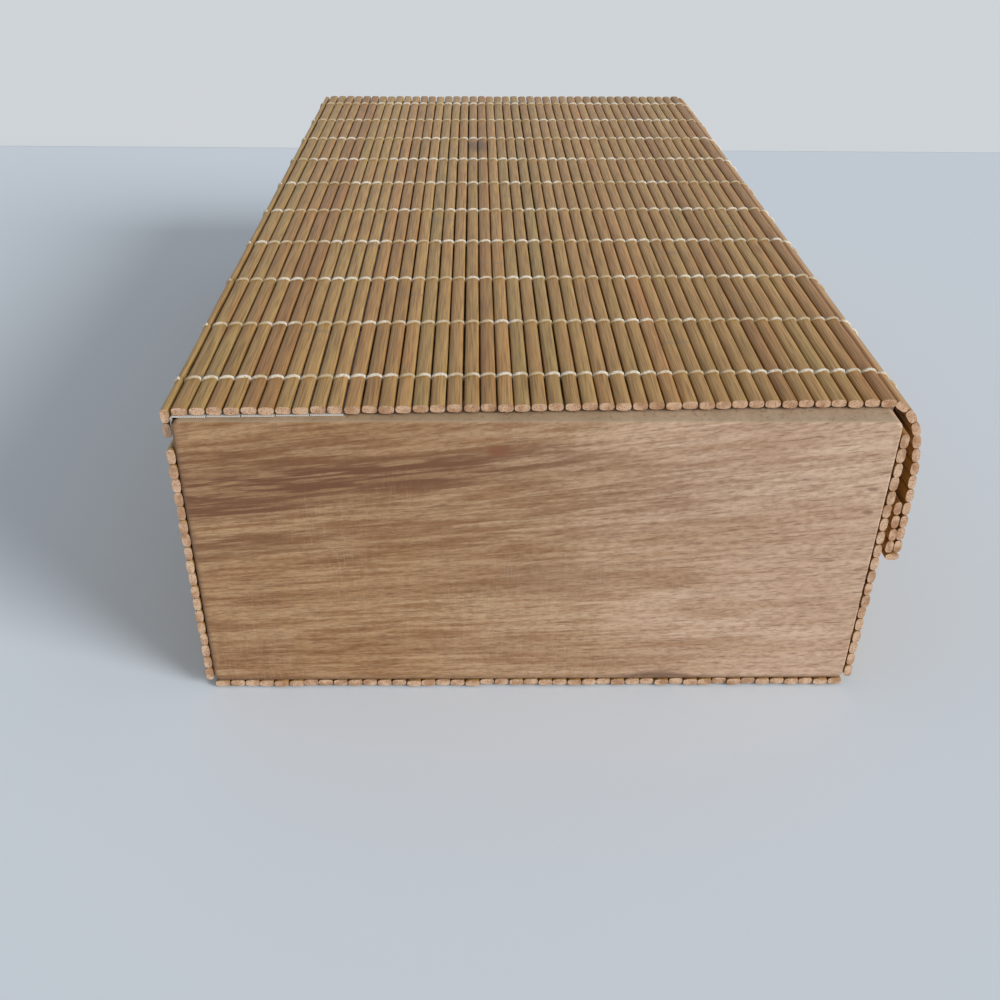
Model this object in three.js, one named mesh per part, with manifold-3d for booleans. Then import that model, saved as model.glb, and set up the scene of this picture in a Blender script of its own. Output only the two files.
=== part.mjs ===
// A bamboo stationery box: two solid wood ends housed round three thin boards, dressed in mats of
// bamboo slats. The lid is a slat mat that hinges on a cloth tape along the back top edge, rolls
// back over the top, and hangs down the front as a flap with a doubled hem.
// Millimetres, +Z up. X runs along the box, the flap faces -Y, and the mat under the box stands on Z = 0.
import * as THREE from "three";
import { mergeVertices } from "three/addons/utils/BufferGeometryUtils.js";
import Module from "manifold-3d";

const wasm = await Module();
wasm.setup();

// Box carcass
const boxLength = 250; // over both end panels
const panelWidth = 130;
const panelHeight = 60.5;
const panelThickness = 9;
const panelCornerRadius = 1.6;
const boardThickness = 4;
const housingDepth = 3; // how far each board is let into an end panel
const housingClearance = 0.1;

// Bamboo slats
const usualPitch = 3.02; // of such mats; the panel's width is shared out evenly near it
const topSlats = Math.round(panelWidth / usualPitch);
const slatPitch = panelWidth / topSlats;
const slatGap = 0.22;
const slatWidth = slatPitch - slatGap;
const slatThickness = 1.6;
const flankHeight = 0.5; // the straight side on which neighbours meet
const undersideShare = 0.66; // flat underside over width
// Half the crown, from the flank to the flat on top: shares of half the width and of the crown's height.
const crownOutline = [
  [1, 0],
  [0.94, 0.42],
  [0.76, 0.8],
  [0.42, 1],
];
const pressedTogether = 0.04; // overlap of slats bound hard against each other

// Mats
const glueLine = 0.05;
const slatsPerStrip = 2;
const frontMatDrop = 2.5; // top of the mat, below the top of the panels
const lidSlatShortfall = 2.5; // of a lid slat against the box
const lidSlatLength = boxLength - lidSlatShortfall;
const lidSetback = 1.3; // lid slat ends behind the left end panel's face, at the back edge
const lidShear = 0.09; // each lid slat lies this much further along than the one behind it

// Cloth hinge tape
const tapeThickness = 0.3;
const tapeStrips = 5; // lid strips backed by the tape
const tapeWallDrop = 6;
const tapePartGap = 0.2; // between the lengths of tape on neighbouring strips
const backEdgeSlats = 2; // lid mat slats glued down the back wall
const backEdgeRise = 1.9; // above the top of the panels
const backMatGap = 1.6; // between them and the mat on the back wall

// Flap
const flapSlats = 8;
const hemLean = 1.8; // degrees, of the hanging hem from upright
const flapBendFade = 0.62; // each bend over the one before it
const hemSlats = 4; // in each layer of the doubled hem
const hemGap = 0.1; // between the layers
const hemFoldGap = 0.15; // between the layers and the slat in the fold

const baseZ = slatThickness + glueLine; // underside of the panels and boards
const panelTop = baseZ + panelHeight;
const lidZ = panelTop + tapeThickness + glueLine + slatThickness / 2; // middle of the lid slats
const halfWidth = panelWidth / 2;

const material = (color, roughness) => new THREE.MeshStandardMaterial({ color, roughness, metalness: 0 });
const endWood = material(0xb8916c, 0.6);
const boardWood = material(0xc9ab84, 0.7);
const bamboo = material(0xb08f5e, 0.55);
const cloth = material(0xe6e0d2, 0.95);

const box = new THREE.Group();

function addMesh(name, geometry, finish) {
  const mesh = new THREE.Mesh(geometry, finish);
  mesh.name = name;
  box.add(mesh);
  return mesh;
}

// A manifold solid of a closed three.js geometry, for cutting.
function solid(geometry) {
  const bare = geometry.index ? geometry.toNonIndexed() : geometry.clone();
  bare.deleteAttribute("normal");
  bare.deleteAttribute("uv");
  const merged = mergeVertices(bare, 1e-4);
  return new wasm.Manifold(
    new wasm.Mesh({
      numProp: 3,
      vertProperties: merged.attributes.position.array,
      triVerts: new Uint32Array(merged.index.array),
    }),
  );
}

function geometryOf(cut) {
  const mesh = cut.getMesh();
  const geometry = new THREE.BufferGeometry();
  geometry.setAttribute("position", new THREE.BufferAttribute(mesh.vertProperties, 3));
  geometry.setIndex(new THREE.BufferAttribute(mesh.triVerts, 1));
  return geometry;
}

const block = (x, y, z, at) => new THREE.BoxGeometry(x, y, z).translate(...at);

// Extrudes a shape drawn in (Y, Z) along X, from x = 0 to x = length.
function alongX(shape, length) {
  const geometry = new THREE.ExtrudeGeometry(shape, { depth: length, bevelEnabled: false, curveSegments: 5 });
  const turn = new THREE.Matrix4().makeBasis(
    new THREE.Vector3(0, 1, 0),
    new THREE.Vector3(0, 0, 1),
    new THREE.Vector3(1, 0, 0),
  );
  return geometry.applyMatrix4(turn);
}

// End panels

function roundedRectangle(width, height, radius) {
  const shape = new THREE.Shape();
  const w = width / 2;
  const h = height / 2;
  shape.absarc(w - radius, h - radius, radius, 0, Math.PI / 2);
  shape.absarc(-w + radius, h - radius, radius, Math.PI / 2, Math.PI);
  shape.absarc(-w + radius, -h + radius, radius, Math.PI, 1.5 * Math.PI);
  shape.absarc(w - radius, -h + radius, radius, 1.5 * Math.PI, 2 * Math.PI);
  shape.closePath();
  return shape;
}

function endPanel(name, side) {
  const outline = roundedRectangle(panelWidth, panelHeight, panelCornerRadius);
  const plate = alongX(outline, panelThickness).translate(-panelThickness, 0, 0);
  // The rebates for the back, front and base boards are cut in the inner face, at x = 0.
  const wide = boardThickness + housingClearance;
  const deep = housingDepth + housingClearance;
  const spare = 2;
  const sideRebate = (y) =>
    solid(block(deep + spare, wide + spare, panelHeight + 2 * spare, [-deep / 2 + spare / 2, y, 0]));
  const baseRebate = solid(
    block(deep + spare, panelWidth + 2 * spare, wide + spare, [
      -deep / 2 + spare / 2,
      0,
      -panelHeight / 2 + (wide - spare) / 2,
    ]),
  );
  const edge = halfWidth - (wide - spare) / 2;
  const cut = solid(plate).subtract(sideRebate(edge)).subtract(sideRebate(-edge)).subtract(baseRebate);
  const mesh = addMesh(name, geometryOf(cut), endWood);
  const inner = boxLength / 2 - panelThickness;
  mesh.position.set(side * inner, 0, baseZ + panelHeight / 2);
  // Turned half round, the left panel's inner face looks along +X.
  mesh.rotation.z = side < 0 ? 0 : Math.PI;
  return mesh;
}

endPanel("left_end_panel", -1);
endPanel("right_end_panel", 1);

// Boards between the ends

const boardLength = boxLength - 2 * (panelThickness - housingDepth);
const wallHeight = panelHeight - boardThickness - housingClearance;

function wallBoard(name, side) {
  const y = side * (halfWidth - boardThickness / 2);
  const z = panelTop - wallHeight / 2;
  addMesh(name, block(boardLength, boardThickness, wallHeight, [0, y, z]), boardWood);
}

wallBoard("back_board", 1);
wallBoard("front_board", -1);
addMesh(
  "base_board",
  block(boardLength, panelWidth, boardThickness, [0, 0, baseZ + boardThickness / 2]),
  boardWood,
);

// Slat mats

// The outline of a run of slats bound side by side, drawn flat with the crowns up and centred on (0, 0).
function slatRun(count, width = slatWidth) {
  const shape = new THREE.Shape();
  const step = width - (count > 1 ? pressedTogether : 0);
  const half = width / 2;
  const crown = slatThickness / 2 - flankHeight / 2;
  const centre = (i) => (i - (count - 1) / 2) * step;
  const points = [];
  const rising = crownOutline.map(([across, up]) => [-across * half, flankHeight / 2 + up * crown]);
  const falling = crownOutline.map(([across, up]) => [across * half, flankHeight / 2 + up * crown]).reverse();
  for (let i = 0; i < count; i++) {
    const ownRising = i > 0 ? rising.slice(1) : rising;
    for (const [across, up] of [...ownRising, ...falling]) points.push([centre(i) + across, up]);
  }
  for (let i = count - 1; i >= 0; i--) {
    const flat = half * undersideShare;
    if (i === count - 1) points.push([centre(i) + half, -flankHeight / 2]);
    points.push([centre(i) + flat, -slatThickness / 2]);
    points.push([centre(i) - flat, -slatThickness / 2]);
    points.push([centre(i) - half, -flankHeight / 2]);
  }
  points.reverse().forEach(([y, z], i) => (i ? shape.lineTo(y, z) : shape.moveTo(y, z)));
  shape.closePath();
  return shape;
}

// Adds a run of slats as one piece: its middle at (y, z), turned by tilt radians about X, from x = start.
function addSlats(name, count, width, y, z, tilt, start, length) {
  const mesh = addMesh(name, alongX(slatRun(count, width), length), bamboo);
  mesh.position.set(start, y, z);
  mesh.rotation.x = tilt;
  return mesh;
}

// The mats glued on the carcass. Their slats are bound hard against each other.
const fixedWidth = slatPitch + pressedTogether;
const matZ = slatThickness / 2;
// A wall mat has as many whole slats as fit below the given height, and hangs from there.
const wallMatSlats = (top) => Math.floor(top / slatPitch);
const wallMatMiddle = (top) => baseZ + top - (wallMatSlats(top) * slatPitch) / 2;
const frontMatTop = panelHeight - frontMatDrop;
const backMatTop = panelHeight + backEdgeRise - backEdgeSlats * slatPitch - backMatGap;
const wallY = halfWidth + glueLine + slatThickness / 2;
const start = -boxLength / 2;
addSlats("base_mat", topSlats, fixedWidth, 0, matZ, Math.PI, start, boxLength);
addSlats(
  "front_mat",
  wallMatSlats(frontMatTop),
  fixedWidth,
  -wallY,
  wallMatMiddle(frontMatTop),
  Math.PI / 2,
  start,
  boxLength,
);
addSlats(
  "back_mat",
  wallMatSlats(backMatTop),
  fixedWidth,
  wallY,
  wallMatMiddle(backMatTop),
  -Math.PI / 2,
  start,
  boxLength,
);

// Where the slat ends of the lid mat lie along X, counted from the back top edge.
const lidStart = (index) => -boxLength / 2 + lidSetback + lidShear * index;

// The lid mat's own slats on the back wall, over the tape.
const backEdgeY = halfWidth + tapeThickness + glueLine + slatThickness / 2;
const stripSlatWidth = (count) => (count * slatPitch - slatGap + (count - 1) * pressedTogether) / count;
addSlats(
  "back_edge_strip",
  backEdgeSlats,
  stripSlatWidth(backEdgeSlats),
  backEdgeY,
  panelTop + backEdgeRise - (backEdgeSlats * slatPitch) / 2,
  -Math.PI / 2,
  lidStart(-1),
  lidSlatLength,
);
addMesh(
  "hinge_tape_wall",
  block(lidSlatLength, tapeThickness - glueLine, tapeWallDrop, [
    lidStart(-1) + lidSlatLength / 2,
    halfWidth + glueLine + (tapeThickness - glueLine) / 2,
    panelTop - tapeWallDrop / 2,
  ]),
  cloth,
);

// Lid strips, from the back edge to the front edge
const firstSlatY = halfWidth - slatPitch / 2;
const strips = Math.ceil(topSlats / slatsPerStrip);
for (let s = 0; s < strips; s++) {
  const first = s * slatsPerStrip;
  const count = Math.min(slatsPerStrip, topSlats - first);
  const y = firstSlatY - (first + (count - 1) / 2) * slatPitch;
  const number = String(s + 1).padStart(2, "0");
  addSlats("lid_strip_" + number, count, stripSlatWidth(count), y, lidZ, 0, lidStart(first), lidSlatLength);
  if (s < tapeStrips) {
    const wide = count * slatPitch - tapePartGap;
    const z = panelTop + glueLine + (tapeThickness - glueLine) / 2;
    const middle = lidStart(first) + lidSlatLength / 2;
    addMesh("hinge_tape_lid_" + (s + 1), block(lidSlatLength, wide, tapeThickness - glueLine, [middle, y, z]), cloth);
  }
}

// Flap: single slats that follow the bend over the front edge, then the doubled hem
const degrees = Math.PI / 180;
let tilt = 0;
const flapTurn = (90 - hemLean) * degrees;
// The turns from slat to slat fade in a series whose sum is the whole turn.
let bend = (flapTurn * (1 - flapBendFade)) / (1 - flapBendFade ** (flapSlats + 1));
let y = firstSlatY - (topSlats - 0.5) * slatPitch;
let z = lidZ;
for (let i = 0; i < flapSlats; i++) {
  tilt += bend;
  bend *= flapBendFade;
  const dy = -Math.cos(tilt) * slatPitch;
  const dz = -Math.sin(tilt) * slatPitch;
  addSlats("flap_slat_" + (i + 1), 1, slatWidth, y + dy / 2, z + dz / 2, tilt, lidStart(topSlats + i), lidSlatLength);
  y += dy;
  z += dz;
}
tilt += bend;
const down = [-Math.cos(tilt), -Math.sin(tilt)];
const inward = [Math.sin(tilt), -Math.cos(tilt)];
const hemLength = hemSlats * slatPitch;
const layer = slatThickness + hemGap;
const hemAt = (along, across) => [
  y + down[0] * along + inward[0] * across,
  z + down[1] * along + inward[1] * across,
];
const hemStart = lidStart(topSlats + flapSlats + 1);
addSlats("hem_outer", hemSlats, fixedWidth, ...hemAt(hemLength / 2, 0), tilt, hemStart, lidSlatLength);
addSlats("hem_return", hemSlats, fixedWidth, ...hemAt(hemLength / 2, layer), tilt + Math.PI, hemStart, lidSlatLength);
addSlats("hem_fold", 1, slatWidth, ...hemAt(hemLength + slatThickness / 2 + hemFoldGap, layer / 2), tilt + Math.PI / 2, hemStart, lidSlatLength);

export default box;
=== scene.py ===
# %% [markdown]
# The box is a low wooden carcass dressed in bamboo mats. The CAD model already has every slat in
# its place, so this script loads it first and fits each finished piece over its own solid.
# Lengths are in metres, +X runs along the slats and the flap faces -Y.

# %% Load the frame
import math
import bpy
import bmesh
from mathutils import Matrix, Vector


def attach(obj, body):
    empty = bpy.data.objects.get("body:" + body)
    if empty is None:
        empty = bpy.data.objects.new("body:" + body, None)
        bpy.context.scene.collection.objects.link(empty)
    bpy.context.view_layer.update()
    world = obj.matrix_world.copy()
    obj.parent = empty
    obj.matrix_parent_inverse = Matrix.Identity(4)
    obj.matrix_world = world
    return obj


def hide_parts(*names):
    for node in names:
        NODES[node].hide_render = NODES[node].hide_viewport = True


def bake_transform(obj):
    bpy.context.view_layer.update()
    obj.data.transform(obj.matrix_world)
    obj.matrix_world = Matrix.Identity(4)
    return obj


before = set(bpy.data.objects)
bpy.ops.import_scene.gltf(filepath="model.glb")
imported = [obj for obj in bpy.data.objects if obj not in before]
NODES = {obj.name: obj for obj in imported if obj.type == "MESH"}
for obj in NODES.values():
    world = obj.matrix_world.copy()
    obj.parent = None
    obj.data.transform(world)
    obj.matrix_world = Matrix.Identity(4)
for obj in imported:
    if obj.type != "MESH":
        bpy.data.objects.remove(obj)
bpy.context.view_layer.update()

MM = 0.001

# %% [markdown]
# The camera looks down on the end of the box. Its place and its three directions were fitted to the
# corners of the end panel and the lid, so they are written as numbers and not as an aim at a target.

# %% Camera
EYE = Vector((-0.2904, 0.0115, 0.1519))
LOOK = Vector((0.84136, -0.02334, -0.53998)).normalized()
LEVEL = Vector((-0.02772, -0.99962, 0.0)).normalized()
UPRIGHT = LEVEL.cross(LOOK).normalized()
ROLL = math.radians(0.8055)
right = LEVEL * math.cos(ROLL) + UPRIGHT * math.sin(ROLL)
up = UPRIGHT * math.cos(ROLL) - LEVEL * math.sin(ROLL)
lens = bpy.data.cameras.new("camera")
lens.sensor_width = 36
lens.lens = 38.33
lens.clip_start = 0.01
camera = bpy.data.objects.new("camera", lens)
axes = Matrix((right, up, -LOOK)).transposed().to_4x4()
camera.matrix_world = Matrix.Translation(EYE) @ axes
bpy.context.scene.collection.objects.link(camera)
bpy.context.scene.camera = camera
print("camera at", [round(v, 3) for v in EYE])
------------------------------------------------
:: GIVEN INSTRUCTION ::
As listed above, the lines from the line with "NODES[node].hide_render = NODES[node].hide_viewport" to the line with "# corners of" are to be echoed exactly, with both ends included and nothing added.

:: EXERCISE OUTPUT ::
        NODES[node].hide_render = NODES[node].hide_viewport = True


def bake_transform(obj):
    bpy.context.view_layer.update()
    obj.data.transform(obj.matrix_world)
    obj.matrix_world = Matrix.Identity(4)
    return obj


before = set(bpy.data.objects)
bpy.ops.import_scene.gltf(filepath="model.glb")
imported = [obj for obj in bpy.data.objects if obj not in before]
NODES = {obj.name: obj for obj in imported if obj.type == "MESH"}
for obj in NODES.values():
    world = obj.matrix_world.copy()
    obj.parent = None
    obj.data.transform(world)
    obj.matrix_world = Matrix.Identity(4)
for obj in imported:
    if obj.type != "MESH":
        bpy.data.objects.remove(obj)
bpy.context.view_layer.update()

MM = 0.001

# %% [markdown]
# The camera looks down on the end of the box. Its place and its three directions were fitted to the
# corners of the end panel and the lid, so they are written as numbers and not as an aim at a target.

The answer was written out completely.